In the same way, God has given us what we call Communion as a reminder of what he has done for us. It’s something to jog our memory. We should remember Jesus because he has never forgotten us. Though we may have forgotten God at times, he never forgets us.

The psalmist David wrote, “How precious are your thoughts about me, O God. They cannot be numbered! I can’t even count them; they outnumber the grains of sand! And when I wake up, you are still with me!” (Psalm 139:17–18 NLT)

Can you imagine that? If you’ve ever gone to the beach, think about how much sand you brought home with you, most of it unintentionally. It was in your beach chair, your towel, and your hair. And that was just a little of what is back there at the beach, which is one of many beaches in the world.

David was saying that God’s thoughts toward him outnumbered the grains of the sand. And that’s how much God thinks about you and me.

One of my favorite verses in the Bible is from Jeremiah 29: ” ‘For I know the plans I have for you,’ says the Lord. ‘They are plans for good and not for disaster, to give you a future and a hope'” (verse 11 NLT).

I would be happy if God had said, “I know the one thought that I thought about you.” But in this verse, God is speaking of both the present and future. He’s saying, “I am thinking about you. And I will continue to think about you in the days ahead.”

We need to remember that we have a Heavenly Father who is always watching us. Pastor C.H. Spurgeon said, “It will become a cause of joy to reflect that our best friend is never away from us – that our protector’s hand is never removed, that the great observant eyes of divine love are never closed.”

Here’s a litmus test of your life before God: How does the idea that God is thinking about and watching you affect you? Does it bring joy to your heart? Or, does it instead bring some kind of dread or fear? If the latter is the case, then something is not right in your life.

If you are a true follower of Jesus and have any understanding of how much he loves you, then it should bring you great joy to know that God is thinking about you and has never forgotten about you.

Though God has never forgotten us, it is important to note that if we have put our faith in Jesus Christ, he has forgotten our sins. God said, “For I will be merciful to their unrighteousness, and their sins and their lawless deeds I will remember no more” (Hebrews 8:12 NKJV).
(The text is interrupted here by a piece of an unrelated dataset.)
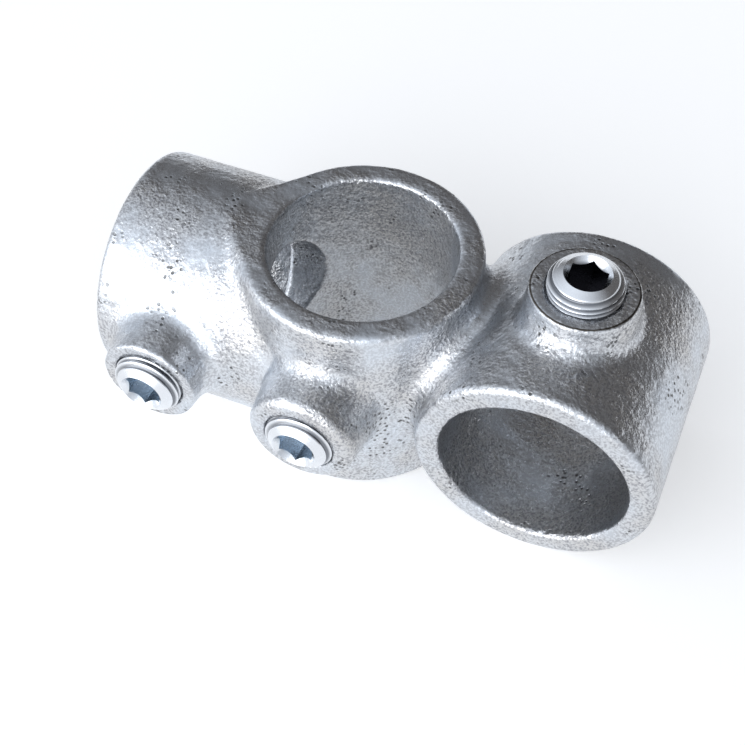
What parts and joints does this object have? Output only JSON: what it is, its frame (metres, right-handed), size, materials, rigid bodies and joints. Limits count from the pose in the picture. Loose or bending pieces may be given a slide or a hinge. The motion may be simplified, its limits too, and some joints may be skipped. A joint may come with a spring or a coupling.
{
  "type": "tube clamp tee fitting",
  "caption": "Cast clamp fitting that joins a through tube, a side tube and a crossing tube, each held by a hexagon socket set screw.",
  "frame": {"origin": "where the axes of the through socket and the tee socket meet, in the middle of the collar", "axes": "+Z is the through socket's axis, -X points out of the tee socket's mouth, and the crossover socket's axis runs along Y at positive X; the crossover screw is on top"},
  "size_m": [0.1361, 0.0681, 0.0667],
  "materials": {
    "galvanised_casting": "hot-dip galvanised, bright, slightly rough",
    "plated_screw": "turned and bright zinc plated"
  },
  "bodies": {
    "casting": {"casting": "galvanised_casting"},
    "tee_set_screw": {"tee_set_screw": "plated_screw"},
    "through_set_screw": {"through_set_screw": "plated_screw"},
    "crossover_set_screw": {"crossover_set_screw": "plated_screw"}
  },
  "joints": [
    {"name": "tee_screw_travel", "type": "slide", "parent": "casting", "child": "tee_set_screw", "axis": [0, 1, 0], "range_m": [-0.0039, 0.0024]},
    {"name": "through_screw_travel", "type": "slide", "parent": "casting", "child": "through_set_screw", "axis": [0, 1, 0], "range_m": [-0.0027, 0.0036]},
    {"name": "crossover_screw_travel", "type": "slide", "parent": "casting", "child": "crossover_set_screw", "axis": [0, 0, -1], "range_m": [-0.004, 0.0023]}
  ]
}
That, of course, is contingent on whether we have repented of our sins. If you’re trying to cover your sins, if you’re trying to hide them, know this: They always will come out. That which is hidden now will be openly proclaimed one day. And that day may come sooner than you think.

On the other hand, if you’ve repented of your sins, turned from them, and asked God to forgive you, then he has said, “Your sins and lawless deeds I will remember no more.” We should not choose to remember what God has chosen to forget.

Yes, there is a place for sorrow and sadness over our sins. But there is also a place for rejoicing and joy as we think about what Jesus has done for us.

Maybe you don’t have a personal relationship with God. Maybe there hasn’t been a time in your life when you’ve asked Jesus Christ to be your Savior and Lord. If you have never asked Jesus Christ to come into your life, then you can do it today.

You need to know that he loved you so much that he died on the cross and was raised from the dead three days later. He is alive and ready to come into your life and forgive you of every sin you’ve ever committed.

If God has forgotten our sins, then we need to forget them too. But we should never forget him.